還有一些話,宋應昌不方便公開說,便透過幾位幕僚巧妙地轉述給朝鮮大臣們:大明的目的始終只有一個,那就是把日本人騙出城去再進行剿滅。現在之所以跟他們談,完全是因為劉綎的兵還沒到。等到劉總兵在二十八日渡過鴨綠江,我們便會動手。”

就這麼反覆嘮叨,宋應昌總算是把朝鮮人的不滿給安撫住了。

可他萬萬沒料到,他這邊安撫住了李昖,那邊李如松和柳成龍又明火執仗地頂上了。

原來沈惟敬離開龍山以後,根本沒進平壤城,溜著邊兒直奔義州而去。這是對李提督極大的不尊重,惹得遼東將領們怒罵不止。李如松知道,這八成是宋應昌搞得鬼,不願意跟他分享和議的功勞。

你會藏,難道我不會搶麼!

恰好宋應昌這時候下了一道命令,要求在議和期間,不得擅自與日本人交鋒。李如松當即委派了一個叫周弘謨的人,帶著這份公文,舉著李如松的旗牌前往漢城。

旗牌也叫王命旗牌,是皇帝賜給總督、巡撫或欽差大臣等的標誌,表示這位官員身受王命,可以代表皇帝行使權力。任何人見到旗牌,便等同於見到官員本人。

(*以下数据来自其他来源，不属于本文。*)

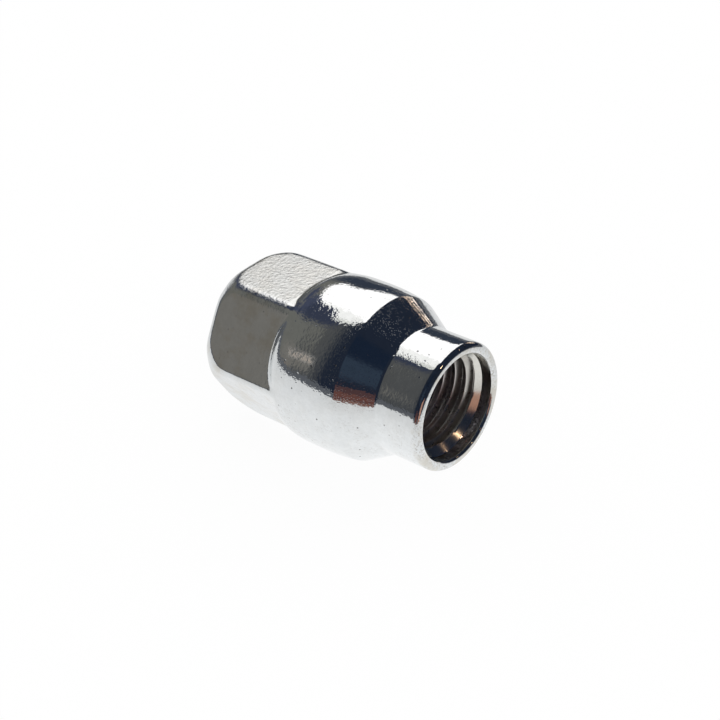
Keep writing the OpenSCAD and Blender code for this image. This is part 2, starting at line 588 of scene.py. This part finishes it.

周弘謨扛著旗牌去漢城,只要稍微跟日本人搭上一句話,一份“協助議和”的大功勞便穩穩地算到李如松頭上了。

周弘謨一路東進,很快抵達了前線坡州。這時候柳成龍與金命元在權慄營中議事,周弘謨大搖大擺過來,把旗牌往地上一戳,拿出宋應昌的公文,讓他們參拜。

柳成龍一看周弘謨是去倭營議和,氣登時不打一處來;他再一看公文,發現是要求不得擅殺日軍士兵,更生氣了。他很嚴肅地告訴周弘謨,這是你們帶給日本人看的,我們可不拜。那份公文我們也不接受。

周弘謨也很生氣。這旗牌和公文代表著李提督與宋經略的權威,你們膽敢不拜,真是吃了雄心豹子膽。

兩邊誰也不肯讓步,陷入了僵局。最後柳成龍和金命元一怒之下,拂袖離去。